Save our Sheringham - Say NO to Tesco

Wednesday, September 05, 2007

Tesco faces demolishing supermarket extension

Councillors in Bury St Edmunds have refused to grant Tesco retrospective approval for a store extension which was built without planning permission. The council could now force the leading supermarket chain to demolish the extension. The embarrassing case is just the latest example of Tesco being forced to seek retrospective planning permission. Tesco has been forced to seek retrospective permission for wind turbines on stores.
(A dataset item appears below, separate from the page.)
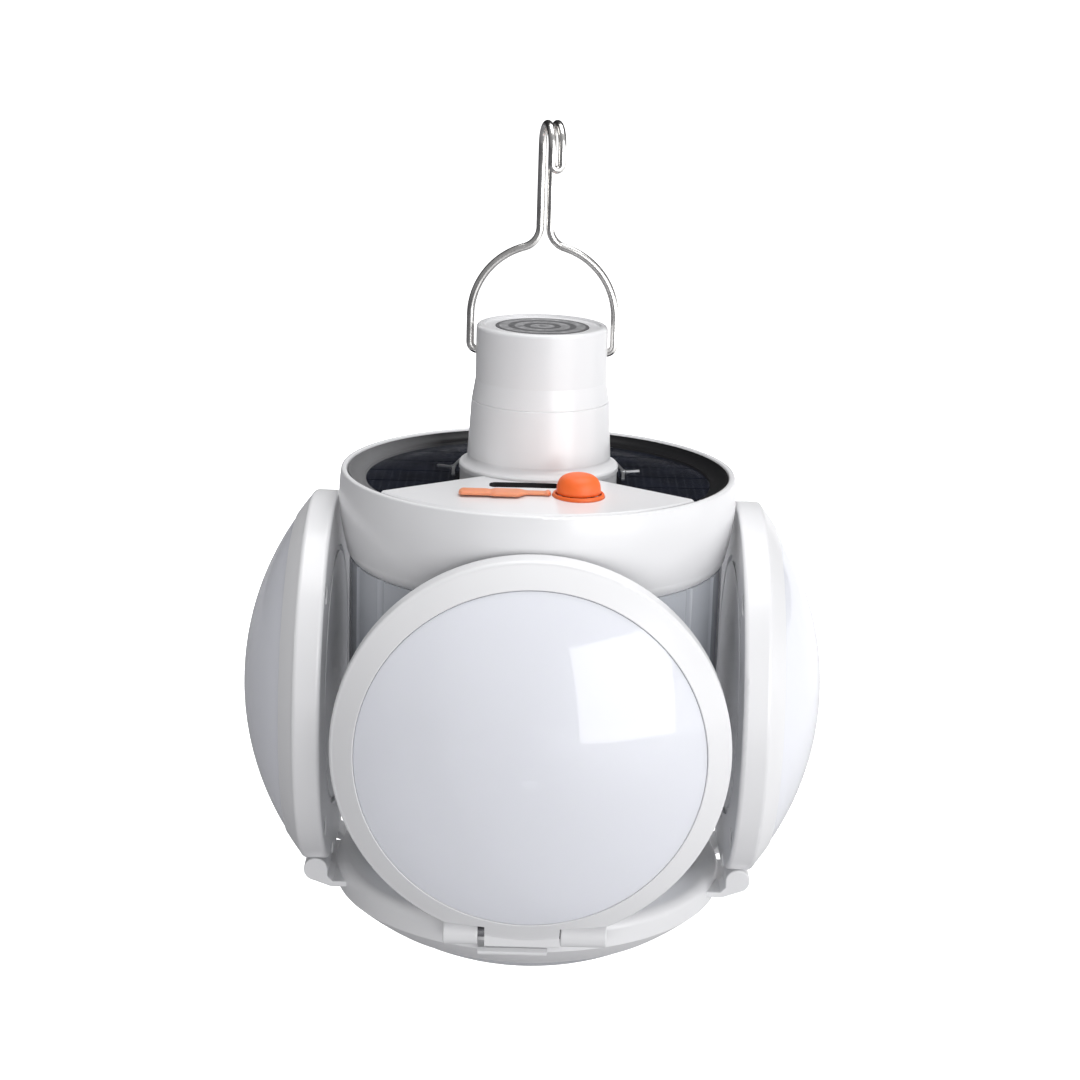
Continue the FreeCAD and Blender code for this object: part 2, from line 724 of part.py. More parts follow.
def panel_leads():
    """Y-shaped silver collector tabs beside the neck, one each side."""
    centre_x, centre_y = 17.0, 8.4
    half_width, thick, hub_r = 0.3, 0.2, 0.6
    pieces = []
    for side in (-1, 1):
        arms = []
        for angle, length in ((100, 7.2), (268, 6.4), (20, 3.4)):
            arm = block((0, -half_width, CELL_TOP), (length, half_width, CELL_TOP + thick))
            arm.rotate(ORIGIN, Z, angle if side > 0 else 180 - angle)
            arm.translate(at(side * centre_x, centre_y, 0))
            arms.append(arm)
        arms.append(disc(hub_r, CELL_TOP, CELL_TOP + 1.5 * thick, side * centre_x, centre_y))
        pieces.append(joined(arms))
    return Part.makeCompound(pieces)


# ---------------------------------------------------------------- neck
def neck_tube():
    foot = FLANGE_SEAT
    spigot_low = 34.0
    return turned(
        (NECK_BORE_R, spigot_low),
        (SPIGOT_R, spigot_low),
        (SPIGOT_R, foot),
        (FLANGE_R, foot),
        (FLANGE_R, foot + 0.7),
        ((FLANGE_R - 0.15, foot + 1.05), (FLANGE_R - 0.5, foot + 1.2)),
        ((14.3, foot + 1.6), (NECK_FOOT_R, foot + 2.8)),
        (NECK_TOP_R, NECK_SEAM_Z - 0.15),
        (NECK_TOP_R - 0.15, NECK_SEAM_Z),
        (NECK_BORE_R, NECK_SEAM_Z),
    )


DISC_R = 9.0
DISC_SEAT_Z = NECK_TOP_Z - 0.8


def neck_cap():
    skirt_r = NECK_BORE_R - GAP
    skirt_low = 51.0
    bore_r = 10.85
    roof = 1.4
    ring_z = NECK_TOP_Z - 0.4
    solid = turned(
        (skirt_r, skirt_low),
        (skirt_r, NECK_SEAM_Z),
        (NECK_TOP_R - 0.2, NECK_SEAM_Z),
        (NECK_TOP_R - 0.08, NECK_SEAM_Z + 0.15),
        (NECK_CAP_R, NECK_SEAM_Z + 4.0),
        (NECK_CAP_R, NECK_TOP_Z - 0.8),
        ((NECK_CAP_R - 0.23, NECK_TOP_Z - 0.23), (NECK_CAP_R - 0.8, NECK_TOP_Z)),
        (11.4, NECK_TOP_Z),
        (11.1, ring_z),
        (DISC_R + GAP, ring_z),
        (DISC_R + GAP, DISC_SEAT_Z),
        (0, DISC_SEAT_Z),
        (0, DISC_SEAT_Z - roof),
        (bore_r, DISC_SEAT_Z - roof),
        (bore_r, skirt_low),
    )
    pivots = rod(WIRE_R + PIN_PLAY, at(-FAR, 0, BAIL_PIVOT_Z), at(FAR, 0, BAIL_PIVOT_Z))
    return solid.cut(pivots)


def neck_disc():
    thick = 0.45
    return disc(DISC_R, DISC_SEAT_Z, DISC_SEAT_Z + thick)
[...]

Last year the supermarket chain was forced to seek backdated approval after it was discovered that its new store in Stockport was 20pc larger than planned and more recently the retailer has also been forced to seek retrospective permission for wind turbines on stores.
The decision by councillors at Edmundsbury Borough Council - against the advice of the council's own planning officers - has set the set the council up for a David and Goliath battle with the UK's largest supermarket chain. Council sources expect Tesco to appeal against the decision. However a spokesman for Tesco said they hoped to work with the council to resolve the impasse. "The intention was never to go ahead and do this without permission. We consulted with council officers throughout. We will now work with the council to come up with a solution," said the spokesman.
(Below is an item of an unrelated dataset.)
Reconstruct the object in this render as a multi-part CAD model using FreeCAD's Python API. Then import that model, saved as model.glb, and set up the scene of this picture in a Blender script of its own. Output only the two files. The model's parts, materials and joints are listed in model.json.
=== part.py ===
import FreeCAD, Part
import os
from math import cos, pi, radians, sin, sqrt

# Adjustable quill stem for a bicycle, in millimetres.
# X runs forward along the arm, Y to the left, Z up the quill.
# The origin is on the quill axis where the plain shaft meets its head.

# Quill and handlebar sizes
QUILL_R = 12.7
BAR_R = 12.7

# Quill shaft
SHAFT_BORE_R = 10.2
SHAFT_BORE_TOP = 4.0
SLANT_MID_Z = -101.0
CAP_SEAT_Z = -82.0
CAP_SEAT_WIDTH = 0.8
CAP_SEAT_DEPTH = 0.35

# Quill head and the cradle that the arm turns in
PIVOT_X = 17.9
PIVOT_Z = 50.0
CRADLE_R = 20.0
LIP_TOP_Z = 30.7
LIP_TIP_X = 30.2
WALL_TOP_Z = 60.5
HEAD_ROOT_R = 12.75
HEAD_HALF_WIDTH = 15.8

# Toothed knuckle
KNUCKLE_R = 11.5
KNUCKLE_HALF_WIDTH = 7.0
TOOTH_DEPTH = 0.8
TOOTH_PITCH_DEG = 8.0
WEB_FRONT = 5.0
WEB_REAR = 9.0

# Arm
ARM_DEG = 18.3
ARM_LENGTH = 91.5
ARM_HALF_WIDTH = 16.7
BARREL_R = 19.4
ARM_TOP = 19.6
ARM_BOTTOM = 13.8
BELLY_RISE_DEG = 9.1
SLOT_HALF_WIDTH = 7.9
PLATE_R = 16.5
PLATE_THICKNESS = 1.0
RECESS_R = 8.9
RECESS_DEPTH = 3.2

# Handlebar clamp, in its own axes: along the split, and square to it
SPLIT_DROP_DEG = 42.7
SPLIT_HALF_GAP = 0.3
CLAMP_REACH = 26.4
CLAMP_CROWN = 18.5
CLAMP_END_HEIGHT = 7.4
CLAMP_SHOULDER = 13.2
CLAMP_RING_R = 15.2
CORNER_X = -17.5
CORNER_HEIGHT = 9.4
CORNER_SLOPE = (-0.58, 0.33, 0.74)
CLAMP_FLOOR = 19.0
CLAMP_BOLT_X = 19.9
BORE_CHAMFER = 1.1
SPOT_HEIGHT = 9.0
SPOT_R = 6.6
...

Councillors overruled their own officials and refused to grant retrospective planning permission after hearing from the supermarket's neighbours. Objectors said the building was too big and had inappropriate white cladding instead of the red brick found across the back of the main superstore.
Mayor Margaret Charlesworth, who voted against the Tesco extension, said: "It wasn't in keeping with its surroundings in either scale or material. It is as ugly as you can imagine and it doesn't fit in with anything. Tesco should have been more sensitive - people's gardens should be their own private spaces."
Trevor Beckwith, a member of the planning and development control committee, told the East Anglian Daily Times: "It was dominating the backs of people's gardens. It was blocking the light at certain times of the day. People should be able to enjoy their gardens when they want and not when Tesco wants them to.
"The building itself is also pretty ugly and I don't see why people should have to look at that," he said.